* PROVIDED MATERIAL:
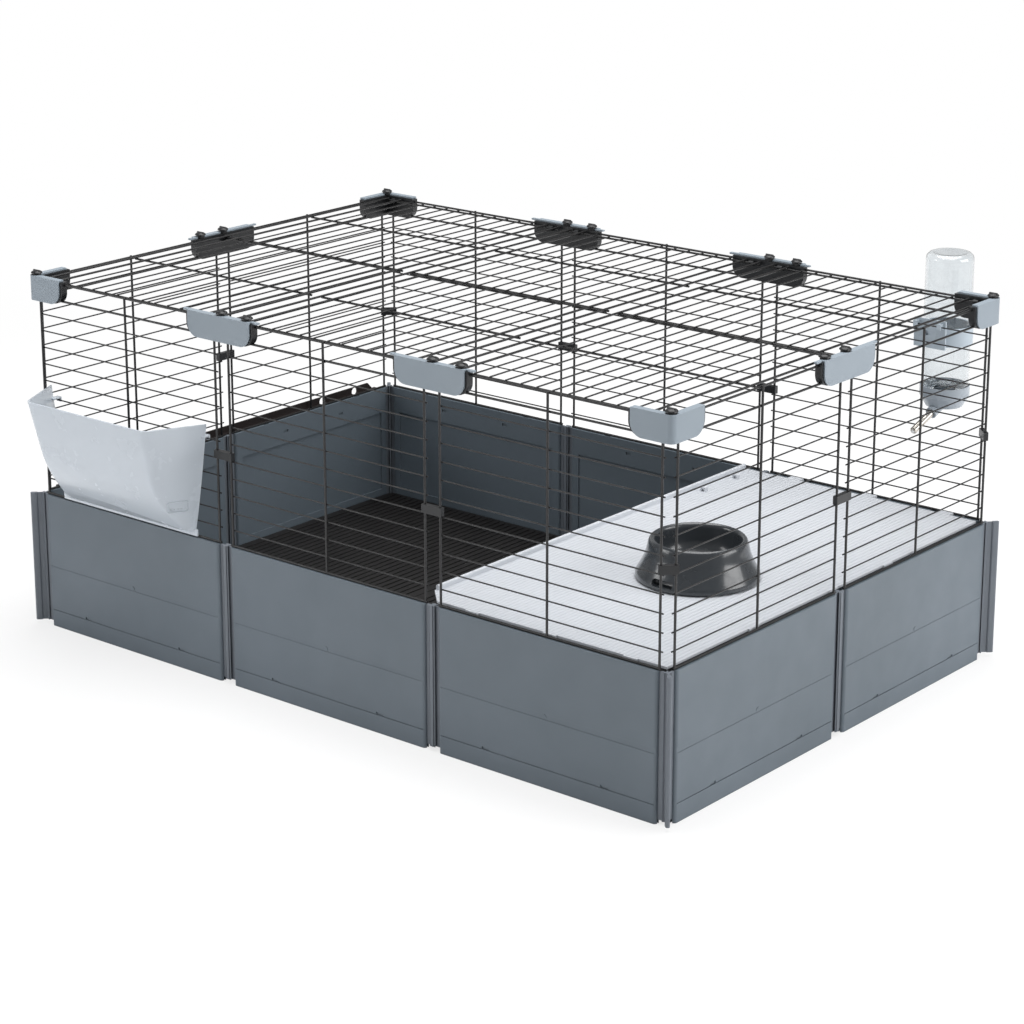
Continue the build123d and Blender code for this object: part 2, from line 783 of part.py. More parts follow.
rib_first = platform_left + lip_width + platform_rib_pitch + 24
rib_count = int((platform_right - rib_first) / platform_rib_pitch)
ribs = []
for index in range(rib_count):
    x = rib_first + index * platform_rib_pitch
    ribs.append(
        block(
            (x - platform_rib_width / 2, x + platform_rib_width / 2),
            (-platform_front + 12, platform_back - 8),
            (platform_low - platform_rib_height, platform_low + 0.2),
        )
    )
platform = platform.fuse(*ribs)
staple_x = platform_left + staple_inset
for y in staple_places:
    staple = block((staple_x - 4, staple_x + 4), (y - 3, y + 3), (platform_top - 0.5, platform_top + 6))
    staple -= block((staple_x - 2, staple_x + 2), (y - 4, y + 4), (platform_top, platform_top + 4))
    platform += staple
save(platform, "platform")

# Bowl
bowl_base = platform_top + bowl_gap
bowl_profile = [
    (0, 0),
    (bowl_foot_radius - 3, 0),
    (bowl_foot_radius, 2.5),
    (bowl_foot_radius - 0.8, 8),
    (bowl_foot_radius - 8, 14),
    (bowl_foot_radius - 10, 20),
    (bowl_shoulder_radius - 1, 36),
    (bowl_shoulder_radius, 46),
    (bowl_shoulder_radius - 3, bowl_height - 0.8),
    (bowl_mouth_radius + 3, bowl_height),
    (bowl_mouth_radius, bowl_height - 2),
    (bowl_mouth_radius - 2, 26),
    (bowl_mouth_radius - 10, bowl_floor + 3),
    (bowl_mouth_radius - 18, bowl_floor),
    (0, bowl_floor),
]
bowl = Pos(bowl_x, bowl_y, bowl_base) * turned(bowl_profile)
slot_low = bowl_base + finger_slot_level
slot_back = bowl_y - bowl_foot_radius + finger_slot[1]
bowl -= block(
    (bowl_x - finger_slot[0] / 2, bowl_x + finger_slot[0] / 2),
    (bowl_y - bowl_foot_radius - 5, slot_back),
    (slot_low, slot_low + finger_slot[2]),
)
save(bowl, "bowl")


# Hay feeder: a hopper open at the top and towards the wires
def feeder_section(z, halves, front, back, radius):
    outline = Polyline(
        (feeder_x - halves[0], -back),
        (feeder_x - halves[1], -front),
        (feeder_x + halves[1], -front),
        (feeder_x + halves[0], -back),
        close=True,
    )
    face = make_face(outline)
    front_corners = face.vertices().sort_by(Axis.Y)[:2]
    return Pos(0, 0, z) * fillet(front_corners, radius)


def inset(halves, wall):
    return (halves[0] - wall, halves[1] - wall)


hook_level = wall_levels[hook_wire_row]
feeder_top = hook_level + feeder_rim_rise
feeder_knee = base_height + feeder_knee_rise
feeder_bottom = base_height + feeder_bottom_rise
feeder_top_front = feeder_back + feeder_top_depth
feeder_knee_front = feeder_back + feeder_knee_depth
feeder_bottom_front = feeder_back + feeder_bottom_depth
outer_sections = [
    feeder_section(feeder_bottom, feeder_bottom_half, feeder_bottom_front, feeder_back, 3.0),
    feeder_section(feeder_knee, feeder_knee_half, feeder_knee_front, feeder_back, feeder_corner_radius),
    feeder_section(feeder_top, feeder_top_half, feeder_top_front, feeder_back, feeder_corner_radius),
]
inner_back = feeder_back - 4
over = 6.0
share = over / (feeder_top - feeder_knee)
over_half = tuple(t + (t - k) * share - feeder_wall for t, k in zip(feeder_top_half, feeder_knee_half))
over_front = feeder_top_front + (feeder_top_front - feeder_knee_front) * share - feeder_wall
inner_radius = feeder_corner_radius - feeder_wall
inner_bottom = feeder_bottom + feeder_wall
inner_bottom_half = inset(feeder_bottom_half, feeder_wall)
inner_bottom_front = feeder_bottom_front - feeder_wall
inner_knee_half = inset(feeder_knee_half, feeder_wall)
inner_knee_front = feeder_knee_front - feeder_wall
inner_sections = [
    feeder_section(inner_bottom, inner_bottom_half, inner_bottom_front, inner_back, 1.5),
    feeder_section(feeder_knee + 0.8, inner_knee_half, inner_knee_front, inner_back, inner_radius),
    feeder_section(feeder_top + over, over_half, over_front, inner_back, inner_radius),
]
hopper = loft(outer_sections[0:2], ruled=True) + loft(outer_sections[1:3], ruled=True)
hollow = loft(inner_sections[0:2], ruled=True) + loft(inner_sections[1:3], ruled=True)
feeder = hopper - hollow
strip_low = base_height + feeder_strip_gap
feeder += block(
    (feeder_x - feeder_strip_half, feeder_x + feeder_strip_half),
    (-feeder_back - feeder_strip_depth, -feeder_back),
    (strip_low, strip_low + feeder_strip_height),
)
hook_y = -half_y + thin_offset
hook_bore = thin_wire_radius + hook_clearance
hook_share = (hook_level - feeder_knee) / (feeder_top - feeder_knee)
hook_end = feeder_knee_half[0] + (feeder_top_half[0] - feeder_knee_half[0]) * hook_share
for side in (-1, 1):
    ends = sorted((feeder_x + side * (hook_end - hook_width), feeder_x + side * (hook_end - 0.6)))
    feeder += block(
        ends,
        (-feeder_back - 4, hook_y + hook_bore + hook_wall),
        (hook_level - hook_drop, hook_level + hook_rise),
    )
    wide = (ends[0] - 1, ends[1] + 1)
    feeder -= rod_x(wide, hook_y, hook_level, hook_bore)
    feeder -= block(wide, (hook_y - hook_bore, hook_y + hook_bore), (hook_level - hook_drop - 1, hook_level))
save(feeder, "hay_feeder")

# Levels of the bottle's bracket, from the wire that carries it, and of the bottle in its collar
plate_hook_level = wall_levels[plate_hook_row]
plate_bottom = plate_hook_level - plate_drop
plate_top = plate_hook_level + plate_rise
plate_left = bottle_x - plate_reach[0]
plate_right = bottle_x + plate_reach[1]
collar_bottom = plate_bottom + collar_lift
collar_top = collar_bottom + collar_height
collar_inner = bottle_radius + collar_fit
collar_radius = collar_inner + collar_wall

# Bottle: upside down, neck in its cap
bottle_bottom = collar_bottom - bottle_below_collar
bottle_top = bottle_bottom + bottle_height
neck_bottom = bottle_bottom - neck_length
bottle_inner = bottle_radius - bottle_wall
neck_inner = neck_radius - neck_wall
body = rod_z((bottle_bottom, bottle_top), 0, 0, bottle_radius)
body = fillet(body.edges().filter_by(GeomType.CIRCLE), bottle_edge_radius)
body += rod_z((neck_bottom, bottle_bottom + 1), 0, 0, neck_radius)
cavity = rod_z((bottle_bottom + bottle_wall, bottle_top - bottle_wall), 0, 0, bottle_inner)
cavity = fillet(cavity.edges().filter_by(GeomType.CIRCLE), bottle_edge_radius - bottle_wall)
cavity += rod_z((neck_bottom - 1, bottle_bottom + bottle_wall + 1), 0, 0, neck_inner)
save(Pos(bottle_x, bottle_y, 0) * (body - cavity), "bottle")

# Bottle cap with the boss that carries the spout
bottle_cap_top = bottle_bottom + bottle_cap_cover
bottle_cap_bottom = bottle_cap_top - bottle_cap_height
cap_origin = (bottle_x, bottle_y, bottle_cap_bottom)
spout_root = [place + offset for place, offset in zip(cap_origin, spout_root_offset)]
spout_tip = [place + offset for place, offset in zip(cap_origin, spout_tip_offset)]
spout_vector = [t - r for t, r in zip(spout_tip, spout_root)]
spout_length = math.sqrt(sum(v * v for v in spout_vector))
spout_plane = Plane(origin=tuple(spout_root), z_dir=tuple(spout_vector))
cup_radius = bottle_radius + bottle_fit
bottle_cap_radius = cup_radius + bottle_cap_wall
cap_profile = [
    (0, bottle_cap_bottom),
    (bottle_cap_radius - bottle_cap_taper, bottle_cap_bottom),
    (bottle_cap_radius, bottle_cap_bottom + bottle_cap_taper_height),
    (bottle_cap_radius, bottle_cap_top),
    (cup_radius, bottle_cap_top),
    (cup_radius, bottle_bottom - bottle_fit),
    (neck_radius + bottle_fit, bottle_bottom - bottle_fit),
    (neck_radius + bottle_fit, neck_bottom - bottle_fit),
    (0, neck_bottom - bottle_fit),
]
bottle_cap = Pos(bottle_x, bottle_y, 0) * turned(cap_profile)
boss = spout_plane * Pos(0, 0, spout_boss_length / 2) * Cylinder(spout_boss_radius, spout_boss_length)
bottle_cap += boss
tube_bore = Cylinder(spout_radius + spout_fit, spout_boss_length)
bottle_cap -= spout_plane * Pos(0, 0, spout_boss_length / 2 + 4) * tube_bore
bottle_cap -= spout_plane * Pos(0, 0, 2) * Cylinder(drip_radius, 6)
bottle_cap -= rod_z((spout_root[2], neck_bottom), spout_root[0], spout_root[1], drip_radius)
save(bottle_cap, "bottle_cap")

# Metal spout and the ball that closes it
ball_radius = spout_bore - ball_fit
spout_profile = [
    (spout_bore, spout_start),
    (spout_radius, spout_start),
    (spout_radius, spout_length - 1.5),
    (spout_radius - 1.2, spout_length),
    (spout_mouth, spout_length),
    (spout_bore, spout_length - spout_lip),
]
save(spout_plane * turned(spout_profile), "spout")
seat_angle = math.atan2(spout_bore - spout_mouth, spout_lip)
seat_shift = (spout_bore * math.cos(seat_angle) - ball_radius) / math.sin(seat_angle)
ball_place = spout_length - spout_lip + seat_shift - ball_seat_gap
save(spout_plane * Pos(0, 0, ball_place) * Sphere(ball_radius), "spout_ball")

# Bracket: a collar round the bottle on a plate hooked over the back wires
collar_bore = rod_z((collar_bottom - 1, collar_top + 1), 0, 0, collar_inner)
bracket = Pos(bottle_x, bottle_y, 0) * (rod_z((collar_bottom, collar_top), 0, 0, collar_radius) - collar_bore)
plate_back = plate_face + plate_thickness
bracket += block((plate_left, plate_right), (plate_face, plate_back), (plate_bottom, plate_top))
neck_y = (plate_face + 1, bottle_y - collar_inner + 4)
bracket += block((bottle_x - neck_half, bottle_x + neck_half), neck_y, (collar_bottom, collar_top))
bracket -= rod_z((plate_bottom - 1, plate_top + 1), bottle_x, bottle_y, collar_inner)
plate_hook_y = half_y - thin_offset
hook_face = plate_hook_y - hook_bore
hook_low = plate_hook_level - hook_drop
for x in (plate_left + plate_hook_width, plate_right - plate_hook_width):
    width = (x - plate_hook_width / 2, x + plate_hook_width / 2)
    bracket += block(width, (hook_face - hook_wall, plate_face + 1), (hook_low, plate_hook_level + hook_rise))
    wide = (width[0] - 1, width[1] + 1)
    bracket -= rod_x(wide, plate_hook_y, plate_hook_level, hook_bore)
    bracket -= block(wide, (hook_face, plate_hook_y + hook_bore), (hook_low - 1, plate_hook_level))
hole_x = plate_left + plate_hole_place[0]
hole_z = plate_bottom + plate_hole_place[1]
bracket -= rod_y((plate_face - 1, plate_back + 1), hole_x, hole_z, plate_hole_radius)
save(bracket, "bottle_bracket")
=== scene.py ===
import json
import math

import bpy
import bmesh
from mathutils import Matrix, Vector

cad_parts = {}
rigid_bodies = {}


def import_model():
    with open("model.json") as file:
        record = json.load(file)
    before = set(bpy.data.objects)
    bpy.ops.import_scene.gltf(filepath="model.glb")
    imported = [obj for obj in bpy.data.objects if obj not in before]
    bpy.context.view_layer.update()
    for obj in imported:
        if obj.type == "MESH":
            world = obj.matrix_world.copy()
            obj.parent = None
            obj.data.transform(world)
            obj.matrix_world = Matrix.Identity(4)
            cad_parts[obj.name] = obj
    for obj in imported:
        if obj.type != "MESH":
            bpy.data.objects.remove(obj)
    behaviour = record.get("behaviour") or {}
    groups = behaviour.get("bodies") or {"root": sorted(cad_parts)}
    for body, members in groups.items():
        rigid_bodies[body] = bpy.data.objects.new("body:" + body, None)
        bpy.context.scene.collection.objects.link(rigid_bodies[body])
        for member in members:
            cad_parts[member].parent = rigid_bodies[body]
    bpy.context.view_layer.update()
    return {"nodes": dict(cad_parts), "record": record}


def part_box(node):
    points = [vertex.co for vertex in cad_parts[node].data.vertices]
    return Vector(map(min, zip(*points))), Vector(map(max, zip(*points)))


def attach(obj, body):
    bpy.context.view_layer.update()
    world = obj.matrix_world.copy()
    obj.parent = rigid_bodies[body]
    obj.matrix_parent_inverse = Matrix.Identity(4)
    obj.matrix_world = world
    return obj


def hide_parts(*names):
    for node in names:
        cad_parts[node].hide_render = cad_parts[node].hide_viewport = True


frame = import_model()
print("frame loaded")


# camera, floor and lights
camera = {
    "place": (2.29757, -2.773949, 1.360778),
    "pitch": -15.832,
    "yaw": 39.526,
    "lens": 98.417,
    "sensorWidth": 36,
    "farEnd": 100,
    "frameDrop": -0.109,
}
studio = {
    "floorSize": 60.0,
    "floorLevel": -0.0005,
    "floorRoughness": 0.9,
    "floorColour": (0.93, 0.93, 0.935),
    "worldColour": (1.0, 1.0, 1.0),
    "worldStrength": 0.3,
    "shadowRadius": 0.95,
    "whiteRadius": 2.4,
    "nearShare": 0.72,
}
lamps = {
    "topSoftbox": {"place": (0.2, 0.1, 2.9), "target": (0, 0, 0.2), "size": (3.2, 2.6), "power": 112},
    "rightSoftbox": {"place": (3.3, 1.2, 1.5), "target": (0, 0, 0.25), "size": (2.4, 1.8), "power": 66},
    "frontSoftbox": {"place": (-2.1, -2.4, 1.2), "target": (-0.4, 0, 0.25), "size": (1.4, 1.2), "power": 24},
    "leftSoftbox": {"place": (-3.2, 1.6, 1.6), "target": (0, 0, 0.25), "size": (2.0, 1.6), "power": 4},
}


def deselectAll():
    if bpy.context.mode != "OBJECT":
        bpy.ops.object.mode_set(mode="OBJECT")
    bpy.ops.object.select_all(action="DESELECT")


def addCamera():
    deselectAll()
    turn = (math.radians(90 + camera["pitch"]), 0, math.radians(camera["yaw"]))
    bpy.ops.object.camera_add(location=camera["place"], rotation=turn)
    cam = bpy.context.object
    cam.data.lens = camera["lens"]
    cam.data.sensor_width = camera["sensorWidth"]
    cam.data.shift_y = camera["frameDrop"]
    cam.data.clip_end = camera["farEnd"]
    bpy.context.scene.camera = cam


def addAreaLight(name, place, target, size, power):
    deselectAll()
    bpy.ops.object.light_add(type="AREA", location=place)
    lamp = bpy.context.object
    lamp.name = name
    lamp.data.shape = "RECTANGLE"
    lamp.data.size = size[0]
    lamp.data.size_y = size[1]
    lamp.data.energy = power
    aim = Vector(target) - Vector(place)
    lamp.rotation_euler = aim.to_track_quat("-Z", "Y").to_euler()


def newMaterial(name):
    material = bpy.data.materials.new(name)
    material.use_nodes = True
    nodes = material.node_tree.nodes
    shader = nodes["Principled BSDF"]
    return material, nodes, material.node_tree.links, shader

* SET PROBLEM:
The first line to be transcribed is the one containing "bracket -= rod_z((plate_bottom", and the last is the one containing "bpy.data.objects.remove(obj)". Transcribe exactly those lines and nothing else.

* REPLY TO THE EXERCISE:
bracket -= rod_z((plate_bottom - 1, plate_top + 1), bottle_x, bottle_y, collar_inner)
plate_hook_y = half_y - thin_offset
hook_face = plate_hook_y - hook_bore
hook_low = plate_hook_level - hook_drop
for x in (plate_left + plate_hook_width, plate_right - plate_hook_width):
    width = (x - plate_hook_width / 2, x + plate_hook_width / 2)
    bracket += block(width, (hook_face - hook_wall, plate_face + 1), (hook_low, plate_hook_level + hook_rise))
    wide = (width[0] - 1, width[1] + 1)
    bracket -= rod_x(wide, plate_hook_y, plate_hook_level, hook_bore)
    bracket -= block(wide, (hook_face, plate_hook_y + hook_bore), (hook_low - 1, plate_hook_level))
hole_x = plate_left + plate_hole_place[0]
hole_z = plate_bottom + plate_hole_place[1]
bracket -= rod_y((plate_face - 1, plate_back + 1), hole_x, hole_z, plate_hole_radius)
save(bracket, "bottle_bracket")
=== scene.py ===
import json
import math

import bpy
import bmesh
from mathutils import Matrix, Vector

cad_parts = {}
rigid_bodies = {}


def import_model():
    with open("model.json") as file:
        record = json.load(file)
    before = set(bpy.data.objects)
    bpy.ops.import_scene.gltf(filepath="model.glb")
    imported = [obj for obj in bpy.data.objects if obj not in before]
    bpy.context.view_layer.update()
    for obj in imported:
        if obj.type == "MESH":
            world = obj.matrix_world.copy()
            obj.parent = None
            obj.data.transform(world)
            obj.matrix_world = Matrix.Identity(4)
            cad_parts[obj.name] = obj
    for obj in imported:
        if obj.type != "MESH":
            bpy.data.objects.remove(obj)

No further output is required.